Among other changes, the new rules:
Allow capital requirements to be calculated based on its net written premiums rather than gross premiums. This eliminates what was effectively a penalty on captives that relied heavily on reinsurance and thus had relatively low net premiums totals.
Ease concentration risk requirements for captives. Previously, captives were required to spread their risk across a number of banks; as captives are often unrated, this mean that in practice captives would need to provide collateral—often in the form of letters of credit—to each bank to satisfy fronting insurers.
Exempt most small captives from having to complete annual actuarial studies. This rule was particularly burdensome because captives—particularly, smaller ones—typically retain little risk relative to their asset bases.
Enable intercompany loans. Allowing a captive to lend surplus capital back to its parent company can be a significant benefit, especially at times when maintaining liquidity is crucial.
Attracting captives from near and far
Captives are not entirely new to the Middle East. A number of leading companies—primarily in the energy sector—based in Saudi Arabia, Kuwait, and elsewhere, have owned and operated captives for decades.
These captive insurers were established long before the DIFC and similar free economic zones, such as the Abu Dhabi Global Market and Qatar Financial Centre, were created. That meant Middle Eastern parents were forced to call other regions homes to their captives.
The changing regulatory framework now makes Dubai a potentially smarter solution for companies based in the region. For a company based in Riyadh, for example, Dubai offers not only geographic proximity—two hours by plane compared to nearly a day to get to Bermuda or Grand Cayman—but cultural synergy as well.
Setting up shop in the DIFC can also be advantageous because of its development over the last two decades as a regional reinsurance hub. Major re/insurers and several Lloyd’s syndicates have a significant presence in Dubai, providing meaningful access to reinsurance capacity for Dubai-based captives.
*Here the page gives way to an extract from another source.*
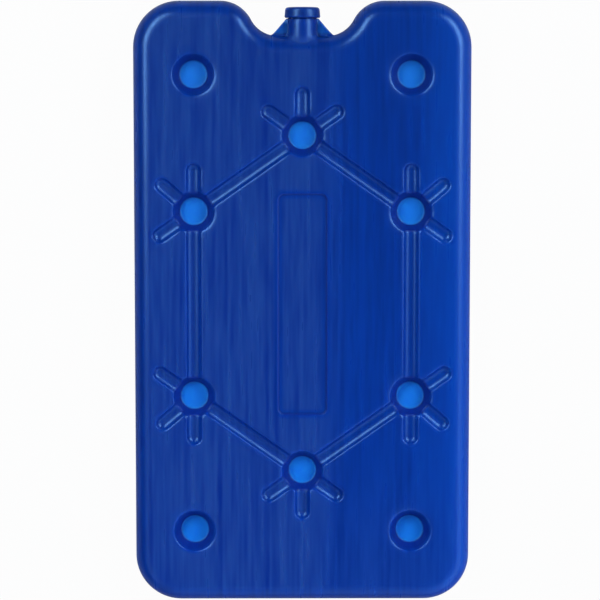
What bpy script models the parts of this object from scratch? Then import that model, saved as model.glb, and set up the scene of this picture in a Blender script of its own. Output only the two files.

Dubai could also prove attractive as a captive domicile for companies headquartered outside the region, particularly those with oil and gas interests. A number of energy companies based in the US, for example, have sizable workforces in Egypt, the UAE, Saudi Arabia, and other oil-rich countries in the Middle East and North Africa. The Persian Gulf’s strategic location could also prove beneficial to potential cargo and shipping industry captive owners headquartered or with interests in Europe, sub-Saharan Africa, and eastern Asia.
Working with the right advisor
For companies based in the region or elsewhere, setting up a captive in the DIFC could be an attractive proposition and a more efficient way to source risk capital. But launching a captive can include several steps.
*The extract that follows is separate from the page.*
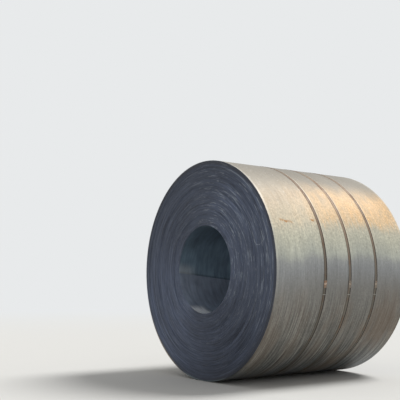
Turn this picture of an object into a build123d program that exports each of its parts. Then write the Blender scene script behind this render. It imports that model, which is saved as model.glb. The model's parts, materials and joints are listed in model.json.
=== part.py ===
from build123d import *
from math import acos, cos, degrees, radians, sin
import os

# A hot-rolled steel coil lying on its side, held by three steel straps round its outside.
# The frame has Y along the coil's axis, from the near end to the far end, and Z up.
# Its origin is on the floor, under the middle of the coil. Sizes are in millimetres and degrees.

# The strip and how it is wound. The outer diameter follows from the number of turns.
# The strip wandered sideways while it was wound, so the turns lie in packs that stand in or out.
strip_width = 1550.0
strip_thickness = 6.0
bore_diameter = 762.0
pack_turns = (5, 11, 8, 12, 6, 10, 7, 13, 9, 4, 11)
wander = 2.5
wander_phase = 137.5

# The strip's head end inside the bore, cut a little askew. The next turn climbs over it.
head_angle = 184.0
head_skew = 6.0
head_ramp = 80.0
head_sections = 6

# The straps, each lapped over itself under a crimped seal. Stations are measured from the near end.
strap_width = 32.0
strap_thickness = 1.0
strap_clearance = 0.3
strap_stations = {"near": 525.0, "middle": 810.0, "far": 1130.0}
lap_length = 170.0
seal_angle = -8.0
seal_length = 60.0
seal_thickness = 1.2
seal_clearance = 0.2
crimp_spacing = 26.0
crimp_width = 8.0
crimp_depth = 3.5

bore_radius = bore_diameter / 2
tail_radius = bore_radius + sum(pack_turns) * strip_thickness
under_tail_radius = tail_radius - strip_thickness
near_end = -strip_width / 2

# The tail end is at the bottom. The coil lies on the tail's edge and on the turn under it,
# and each strap runs straight between the two, over this angle.
tail_bridge = degrees(acos(under_tail_radius / tail_radius))
tail_angle = -90.0 - tail_bridge

strap_inside = under_tail_radius + strap_clearance
strap_outside = strap_inside + strap_thickness
lap_outside = strap_outside + strap_thickness
seal_inside = lap_outside + seal_clearance
seal_outside = seal_inside + seal_thickness
channel_half_width = strap_width / 2 + seal_clearance
seal_half_width = channel_half_width + seal_thickness

axis_height = strap_outside
coil_axis = Axis((0, 0, axis_height), (0, 1, 0))
end_view = Plane(origin=(0, 0, axis_height), x_dir=(1, 0, 0), z_dir=(0, -1, 0))
side_section = Plane(origin=(0, 0, axis_height), x_dir=(0, 1, 0), z_dir=(1, 0, 0))


def polar(radius, angle):
    """A point of the end view, from the coil's axis."""
    return (radius * cos(radians(angle)), radius * sin(radians(angle)))


def wind_last_turn(bridge, offset):
    """Draws the outside of the last turn, offset outwards, anticlockwise from the tail round to it.

    It is three tangent arcs that grow by a third of the strip's thickness each. The first of them
    has its centre on the coil's axis, and starts the angle bridge after the tail.
    """
    arc_angle = 120.0
    point = polar(under_tail_radius + offset, tail_angle + bridge)
    heading = polar(1, tail_angle + bridge + 90)
    size = arc_angle - bridge
    for growth in (0, strip_thickness / 3, strip_thickness * 2 / 3):
        radius = under_tail_radius + growth + offset
        arc = JernArc(start=point, tangent=heading, radius=radius, arc_size=size)
        point = arc @ 1
        heading = arc % 1
        size = arc_angle


def turned_packs():
    """The half section of the packs, as (station, radius) points round its outline."""
    near_side = []
    far_side = []
    inner = bore_radius - strip_thickness
    for pack in range(len(pack_turns)):
        outer = bore_radius + sum(pack_turns[: pack + 1]) * strip_thickness
        if outer == tail_radius:
            outer += strip_thickness
        shift = wander * sin(radians(wander_phase * pack))
        near_side += [(near_end + shift, inner), (near_end + shift, outer)]
        far_side += [(near_end + strip_width + shift, inner), (near_end + strip_width + shift, outer)]
        inner = outer
    return near_side + far_side[::-1]


# The hollow in front of the head end, under the turn that climbs over it.
with BuildPart() as head_recess:
    recess_reach = strip_width / 2 + 2 * wander
    for section in range(head_sections):
        along = -recess_reach + 2 * recess_reach * section / (head_sections - 1)
        angle = head_angle + degrees((along - near_end) * sin(radians(head_skew)) / bore_radius)
        ramp_end = angle - degrees(head_ramp / bore_radius)
        with BuildSketch(end_view.offset(-along)):
            with BuildLine():
                Polyline(
                    polar(bore_radius - strip_thickness / 2, angle),
                    polar(bore_radius + strip_thickness, angle),
                    polar(bore_radius - strip_thickness / 4, ramp_end),
                    close=True,
                )
            make_face()
    loft(ruled=True)

# The wound strip: an outline that steps down at the tail, between turned ends.
with BuildPart() as coil:
    with BuildSketch(end_view):
        with BuildLine():
            wind_last_turn(0, 0)
            Line(polar(tail_radius, tail_angle), polar(under_tail_radius, tail_angle))
        make_face()
        Circle(bore_radius, mode=Mode.SUBTRACT)
    extrude(amount=recess_reach, both=True)
    with BuildSketch(side_section):
        with BuildLine():
            Polyline(*turned_packs(), close=True)
        make_face()
    revolve(axis=coil_axis, mode=Mode.INTERSECT)
    add(head_recess.part, mode=Mode.SUBTRACT)


def strap_outline(offset):
    """Draws a strap's outline, offset outwards from the coil, with its straight at the tail."""
    wind_last_turn(tail_bridge, offset)
    Line(
        polar(tail_radius + offset, tail_angle),
        polar(under_tail_radius + offset, tail_angle + tail_bridge),
    )


def sector_outline(inside, outside, length):
    """Draws a stretch of a flat ring, centred on the seal."""
    span = degrees(length / outside)
    start = seal_angle - span / 2
    end = seal_angle + span / 2
    CenterArc((0, 0), inside, start, span)
    CenterArc((0, 0), outside, start, span)
    Line(polar(inside, start), polar(outside, start))
    Line(polar(inside, end), polar(outside, end))


def make_strap(station):
    """One strap round the coil, with its outer end lapped over its inner end."""
    with BuildPart() as strap:
        with BuildSketch(end_view.offset(-station)):
            with BuildLine():
                strap_outline(strap_clearance + strap_thickness)
            make_face()
            with BuildLine():
                strap_outline(strap_clearance)
            make_face(mode=Mode.SUBTRACT)
            with BuildLine():
                sector_outline(strap_outside, lap_outside, lap_length)
            make_face()
        extrude(amount=strap_width / 2, both=True)
    return strap.part


def make_seal(station):
    """One seal: a channel folded over the lapped ends and notched twice along each edge."""
    outward = polar(1, seal_angle)
    middle = (strap_outside * outward[0], station, axis_height + strap_outside * outward[1])
    with BuildPart() as seal:
        with BuildSketch(end_view.offset(-station)):
            with BuildLine():
                sector_outline(strap_inside, seal_outside, seal_length)
            make_face()
        extrude(amount=seal_half_width, both=True)
        with BuildSketch(end_view.offset(-station)):
            with BuildLine():
                sector_outline(strap_inside - strap_thickness, seal_inside, 2 * seal_length)
            make_face()
        extrude(amount=channel_half_width, both=True, mode=Mode.SUBTRACT)
        with BuildSketch(Plane(origin=middle, x_dir=(0, 1, 0), z_dir=(outward[0], 0, outward[1]))):
            with GridLocations(2 * seal_half_width, crimp_spacing, 2, 2):
                Rectangle(2 * crimp_depth, crimp_width)
        extrude(amount=3 * (seal_outside - strap_outside), both=True, mode=Mode.SUBTRACT)
    return seal.part


pieces = {"coil": coil.part}
for place, station in strap_stations.items():
    pieces["strap_" + place] = make_strap(near_end + station)
    pieces["strap_seal_" + place] = make_seal(near_end + station)

os.makedirs("parts", exist_ok=True)
for name, piece in pieces.items():
    piece.label = name
    export_step(piece, "parts/" + name + ".step")
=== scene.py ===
import json
from math import acos, atan2, cos, degrees, hypot, radians, sin

import bmesh
import bpy
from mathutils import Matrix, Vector, noise


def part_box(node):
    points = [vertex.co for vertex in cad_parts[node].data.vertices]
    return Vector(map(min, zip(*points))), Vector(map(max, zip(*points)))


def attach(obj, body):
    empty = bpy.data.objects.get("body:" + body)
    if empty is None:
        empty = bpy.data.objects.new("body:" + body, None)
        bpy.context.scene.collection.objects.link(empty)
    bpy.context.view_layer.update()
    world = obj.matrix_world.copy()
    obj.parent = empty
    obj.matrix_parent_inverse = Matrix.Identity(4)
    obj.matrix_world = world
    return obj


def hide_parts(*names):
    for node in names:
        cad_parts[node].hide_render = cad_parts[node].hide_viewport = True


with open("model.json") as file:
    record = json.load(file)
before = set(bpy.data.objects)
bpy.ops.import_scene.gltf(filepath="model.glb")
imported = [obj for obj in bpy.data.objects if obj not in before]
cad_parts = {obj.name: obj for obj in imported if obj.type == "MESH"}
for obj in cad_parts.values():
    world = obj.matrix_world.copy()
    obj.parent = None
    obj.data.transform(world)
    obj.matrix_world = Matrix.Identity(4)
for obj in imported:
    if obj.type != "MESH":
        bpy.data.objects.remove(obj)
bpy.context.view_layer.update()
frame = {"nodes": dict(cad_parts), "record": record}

# The coil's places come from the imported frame, in metres
boreMount = next(m for m in frame["record"]["mounts"] if m["name"] == "bore")
boreRadius = boreMount["dims"]["r_mm"] / 1000
stripWidth = boreMount["dims"]["length_mm"] / 1000
nearEnd = boreMount["pos_m"][1]
farEnd = nearEnd + stripWidth
axisHeight = boreMount["pos_m"][2]
coilLow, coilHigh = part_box("coil")
underTailRadius = axisHeight - coilLow[2]


def smoothStep(value):
    value = min(max(value, 0.0), 1.0)
    return value * value * (3 - 2 * value)


# Camera, at the photograph's viewing angle
camera = {
    "place": (5.024, -4.41, 0.774),
    "heading": 54.41,  # degrees, turned left from straight along the coil
    "lookUp": 7.22,
    "lens": 63.8,
    "clipEnd": 400,
}
cameraData = bpy.data.cameras.new("camera")
cameraData.lens = camera["lens"]
cameraData.clip_end = camera["clipEnd"]
cameraObject = bpy.data.objects.new("camera", cameraData)
cameraObject.location = camera["place"]
cameraObject.rotation_euler = (radians(90 + camera["lookUp"]), 0, radians(camera["heading"]))
bpy.context.scene.collection.objects.link(cameraObject)
bpy.context.scene.camera = cameraObject
print("camera set")


# The wound strip
winding = {  # lengths are in metres
    "thickness": 0.006,
    "headAngle": 184.0,  # where the strip starts, degrees anticlockwise from the right
    "headSkew": 6.0,  # degrees that its cut is out of square
    "headRamp": 12.0,  # degrees over which the first turn climbs onto the head
    "headTurns": 20.0,  # turns over which the head's bump and skew fade out
    "tailArc": 120.0,  # degrees of each of the last turn's three arcs
    "packTurns": (5, 11, 8, 12, 6, 10, 7, 13, 9, 4, 11),
    "wander": 0.0025,  # how far a pack stands in or out
    "wanderPhase": 137.5,
    "packBlend": 4.0,  # turns in which the strip moves sideways to the next pack
    "jitter": 0.0007,  # how far one turn stands in or out of its pack
    "jitterPace": 1.7,
    "jitterPlace": (5.3, 0.7),
    "edgeShape": ((0.0, 0.0017), (0.14, 0.0005), (0.5, 0.0), (0.86, 0.0005)),  # (part of a turn, depth)
    "rimStation": 0.004,
    "stations": 9,
    "steps": 120,
    "boreLayers": 1.5,  # layers from the bore that its finish reaches
    "endLean": 0.3,  # a face that leans this much along the coil is part of an end
    "sharpAngle": 62.0,
}
angleTolerance = 0.01  # degrees
lengthTolerance = 0.0001
turnCount = round((underTailRadius - boreRadius) / winding["thickness"])
tailStep = acos(underTailRadius / (underTailRadius + winding["thickness"]))
tailFromHead = 270 - degrees(tailStep) - winding["headAngle"]
packEdges = [sum(winding["packTurns"][:n + 1]) for n in range(len(winding["packTurns"]))]


def lastTurnGrowth(angle):
    # How much of a thickness the outside has gained this far after the tail
    arc = winding["tailArc"]
    if angle < arc:
        return 0.0
    if angle < 2 * arc:
        return (1 - cos(radians(angle - arc))) / 3
    return (2 + cos(radians(angle))) / 3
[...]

The first item on the agenda for companies considering a captive is to conduct a feasibility study. An experienced captive advisor can oversee this process, which includes an actuarial analysis of existing programs, modelling of claims and premiums, and more—all of which can help determine whether a captive is a viable solution for an individual company.
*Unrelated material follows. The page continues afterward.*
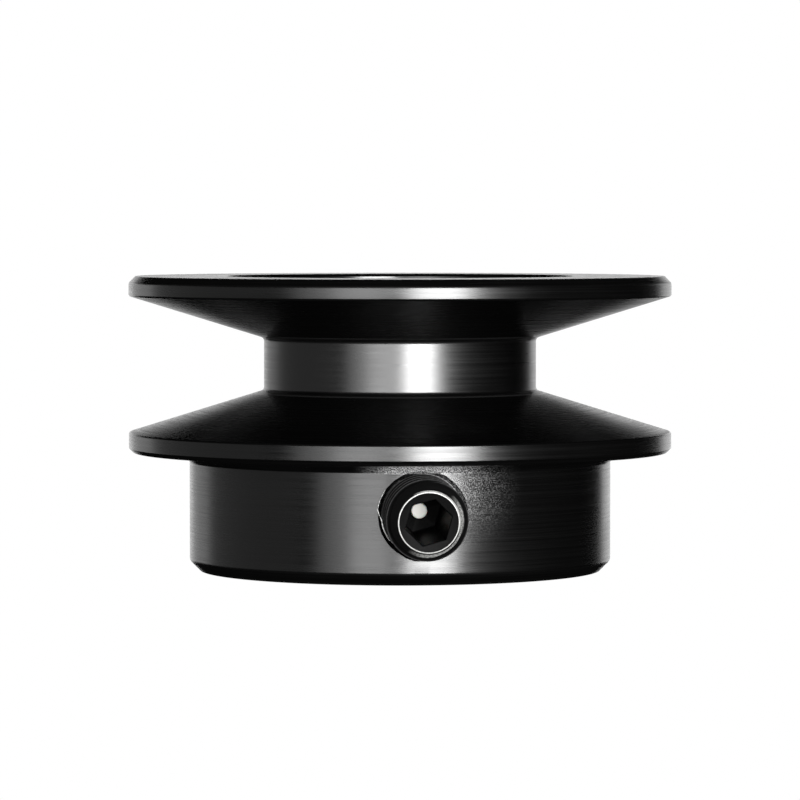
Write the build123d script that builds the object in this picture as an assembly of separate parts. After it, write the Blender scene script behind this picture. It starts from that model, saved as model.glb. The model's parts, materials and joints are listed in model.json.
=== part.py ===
from build123d import *
import math
import os

# A grooved winch drum that is clamped to its shaft by one socket set screw. Millimetres.
# The drum's axis is Z. Its hub stands on z = 0 and the groove and its two flanges are above it.
# The screw points along -Y.

# The drum's outside, turned from one bar
flange_diameter = 55.0
rim_width = 2.0  # each flange's edge, its chamfer included
top_chamfer = 0.68  # on the upper flange's top edge
underside_chamfer = 0.44  # on the lower flange's bottom edge
lip_break = 0.12  # on each band's edge at the groove
groove_width = 13.8  # from lip to lip
groove_angle = 34.5  # between the groove's two walls
root_diameter = 27.6  # the groove's flat bottom
root_fillet = 0.45
hub_diameter = 42.7
hub_height = 12.0
hub_chamfer = 1.05

# The corner where the hub meets the flange above it, left by a round-nosed tool
corner_height = 1.0
corner_reach = 1.05
corner_radius = 2.3

# The shaft bore and the recess around its top end
bore_diameter = 16.0
bore_chamfer = 0.5
recess_diameter = 35.0
recess_depth = 2.2
recess_fillet = 0.6
recess_edge_break = 0.25

# The tapped hole, which leans down so that the drill passes under the flange
hole_lean = 4.0  # degrees below level, going outwards
mouth_below_flange = 0.75  # from the flange's underside to the edge of the hole's mouth
mouth_step = 0.4  # how far the mouth is opened out past the thread, all round
mouth_depth = 0.6
mouth_taper = 0.4

# The set screw, an M8 with a deep 4 mm hexagon socket
thread_diameter = 8.0
thread_clearance = 0.05  # all round, between the screw's crests and the hole
screw_length = 16.0
screw_end_chamfer = 1.0  # on both ends, outside their flats
socket_across_flats = 4.0
socket_depth = 9.0
socket_turn = 15.0  # degrees, of one of the hexagon's corners above level

# The nylon plug through the screw's solid end, which spares the shaft
plug_diameter = 1.56
plug_clearance = 0.04  # all round, in the screw
plug_in_socket = 0.5  # how far it stands up in the socket
plug_stand_out = 0.8  # how far it stands out of the screw's inner end
shaft_gap = 1.47  # from the plug to the shaft's surface, along the screw, which is backed off

# Sizes that follow
flange_radius = flange_diameter / 2
hub_radius = hub_diameter / 2
root_radius = root_diameter / 2
bore_radius = bore_diameter / 2
recess_radius = recess_diameter / 2
hole_radius = thread_diameter / 2
mouth_radius = hole_radius + mouth_step
hole_height = hub_height - mouth_below_flange - mouth_radius  # where its axis meets the hub's side
screw_radius = hole_radius - thread_clearance
lower_lip = hub_height + rim_width
upper_lip = lower_lip + groove_width
drum_height = upper_lip + rim_width
wall_rise = (flange_radius - root_radius) * math.tan(math.radians(groove_angle / 2))
lower_root = lower_lip + wall_rise
upper_root = upper_lip - wall_rise
cut_past = 2.0  # how far a cutting tool runs past the surface that it leaves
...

The feasibility study’s output can then serve as the basis for regulatory business plan. Before granting a licence for a captive, regulators in all domiciles—including Dubai—will expect to receive such a plan, which provides information on the parent company, which lines of coverage the captive will write, and premium and claims projections. Regulators will also expect to learn about how the captive will verify regulatory compliance; they’ll want to see compliance manuals and monitoring plans, reserving policies, outlines of anti-money laundering/know your customer efforts, director training plans, and more.
Navigating this process could be complex and time-consuming, which makes it all the more important for captive parents to choose the right advisor.
It’s especially vital to work with an advisor that has experience in launching captives. Working with an advisor that has gone through the process before can help you avoid potential pitfalls and implement best practices followed by other parents.
Choosing an advisor that understands the terrain of the Middle East, including familiarity and relationships with regulators, can help to streamline the process and enable you to get the most out of your captive.